Ranil Wickremesinghe, if he still frits with the idea of winning at a presidential election, has one chance and one chance only. He has to go after the corrupt Rajapaksas and bring them before justice. Not tomorrow or day after, but yesterday! He doesn’t have time, maybe six months. With the dawn of the next year, the country will be on a campaign-roll. At the beginning of 2019, the people will be beginning to form their opinions on the forthcoming presidential election due within 12 to 13 months thereon. His covert attempt at driving a telling wedge in the SLFP has fallen flat. President Sirisena’s share in the SLFP seems to be less than a pathetic 5%! The rest is with Mahinda Rajapaksa and his gang and that was well articulated in the 2015 Presidential Election itself, which was later reconfirmed at the recently concluded local government elections.   

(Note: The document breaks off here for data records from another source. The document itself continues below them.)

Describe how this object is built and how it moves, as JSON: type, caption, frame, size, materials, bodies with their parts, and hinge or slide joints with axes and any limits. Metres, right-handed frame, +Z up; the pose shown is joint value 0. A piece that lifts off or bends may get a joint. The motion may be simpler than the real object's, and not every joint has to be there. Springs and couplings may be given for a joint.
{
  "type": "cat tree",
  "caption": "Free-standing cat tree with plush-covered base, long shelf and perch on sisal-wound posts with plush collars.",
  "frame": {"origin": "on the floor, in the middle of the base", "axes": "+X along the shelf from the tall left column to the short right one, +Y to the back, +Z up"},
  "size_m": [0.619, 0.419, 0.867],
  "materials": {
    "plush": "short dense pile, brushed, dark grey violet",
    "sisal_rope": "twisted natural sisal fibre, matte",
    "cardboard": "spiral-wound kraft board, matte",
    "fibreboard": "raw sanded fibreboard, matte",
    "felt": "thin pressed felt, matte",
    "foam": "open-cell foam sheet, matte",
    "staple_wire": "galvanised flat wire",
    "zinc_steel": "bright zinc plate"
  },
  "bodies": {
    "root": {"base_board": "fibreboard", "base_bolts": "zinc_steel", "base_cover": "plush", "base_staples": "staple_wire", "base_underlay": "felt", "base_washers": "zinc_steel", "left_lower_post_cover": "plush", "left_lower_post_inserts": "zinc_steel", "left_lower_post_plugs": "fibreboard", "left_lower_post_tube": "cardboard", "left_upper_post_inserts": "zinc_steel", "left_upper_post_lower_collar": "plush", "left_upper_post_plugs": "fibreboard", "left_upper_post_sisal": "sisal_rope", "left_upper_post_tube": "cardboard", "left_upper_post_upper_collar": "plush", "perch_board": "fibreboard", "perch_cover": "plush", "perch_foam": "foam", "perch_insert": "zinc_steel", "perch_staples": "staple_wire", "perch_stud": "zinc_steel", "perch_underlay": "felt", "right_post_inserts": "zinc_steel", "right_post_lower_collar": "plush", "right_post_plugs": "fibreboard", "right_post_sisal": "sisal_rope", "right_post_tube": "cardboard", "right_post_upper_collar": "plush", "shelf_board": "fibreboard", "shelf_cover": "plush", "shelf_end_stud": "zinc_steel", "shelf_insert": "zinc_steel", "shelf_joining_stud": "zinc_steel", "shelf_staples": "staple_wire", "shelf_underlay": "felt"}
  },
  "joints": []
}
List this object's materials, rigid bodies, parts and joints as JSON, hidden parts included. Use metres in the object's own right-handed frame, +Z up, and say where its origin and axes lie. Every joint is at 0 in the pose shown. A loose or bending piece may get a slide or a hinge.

Therefore, in the context of the failure of this master strategy to divide the SLFP in the middle, Ranil Wickremesinghe’s space for further manoeuvrering has shrunk. If he wishes to nominate himself as the next UNP candidate for President in 2020, Ranil has to move fast. The recent Band-Aid solutions introduced into the UNP structure do not mean anything unless and until the fundamental issue of prosecuting the Rajapaksas for their alleged felonies is settled. If, however, Ranil Wickremesinghe decides to introduce another candidate other than himself for the 2020 presidential elections, either Navin Dissanayake or Sajith Premadasa, the prognosis will be certainly different. A new face, for that matter, a much younger one than anyone else in the field now, would attract a lot of attention provided a correct branding and campaign plan is executed.